Interleaved might be better because all attributes will be close together and likely be in a few memory cachelines (maybe even a single one). Obviously, this can mean better peformance. However, combined with indexed-based rendering your memory access is quite random anyway and the benefit might be smaller than you'd expect.
Know which attributes are static and which are dynamic. If you have 5 attributes of which 2 are completely static, 1 changes every 15 minutes and 2 every 10 seconds, consider putting them in 2 or 3 separate buffers. You don't want to re-upload all 5 attributes every time those 2 most frequent change.

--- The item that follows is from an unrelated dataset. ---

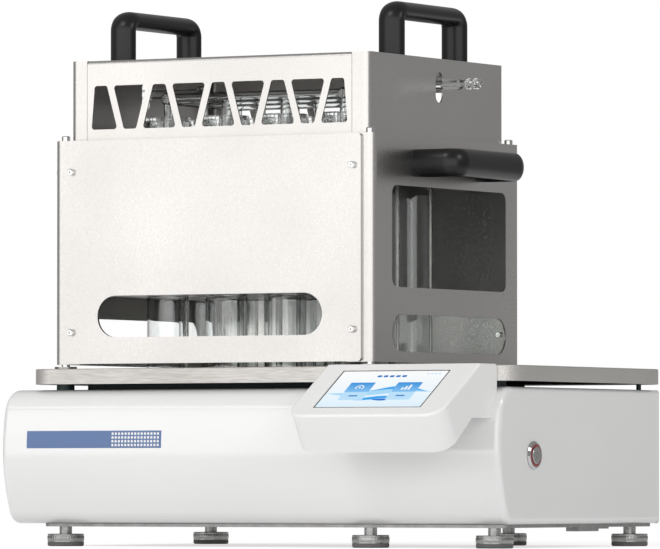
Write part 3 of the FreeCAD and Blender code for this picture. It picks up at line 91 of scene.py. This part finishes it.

Consider that attributes should be aligned on 4 bytes. So you might want to take interleaving even one step further from time to time. Suppose you have a vec3 1-byte attribute and some scalar 1-byte attribute, naively this will need 8 bytes. You might gain a lot by putting them together in a single vec4, which should reduce usage to 4 bytes.
Play with buffer size, a too large buffer or too many small buffers may impact performance. But this is likely very dependent on the hardware, driver and OpenGL implementation.
Indexed vs Direct
Let's see what you get by indexing. Every repeating vertex, that is, a vertex with "smooth" break will cost you less. Every singular "edge" vertex will cost you more. For data that's based on real world and is relatively dense, one vertex will belong to many triangles, and thus indexes will speed it up. For procedurally generated arbitrary data, direct mode will usually be better.
Indexed buffers also add additional complications to the code.
Interleaved vs Separate
The main difference here is actually based on a question "will I want to update only one component?". If the answer is yes, then you shouldn't interleave, because any update will be extremely costly. If it's no, using interleaved buffers should improve locality of reference and generally be faster on most of the hardware.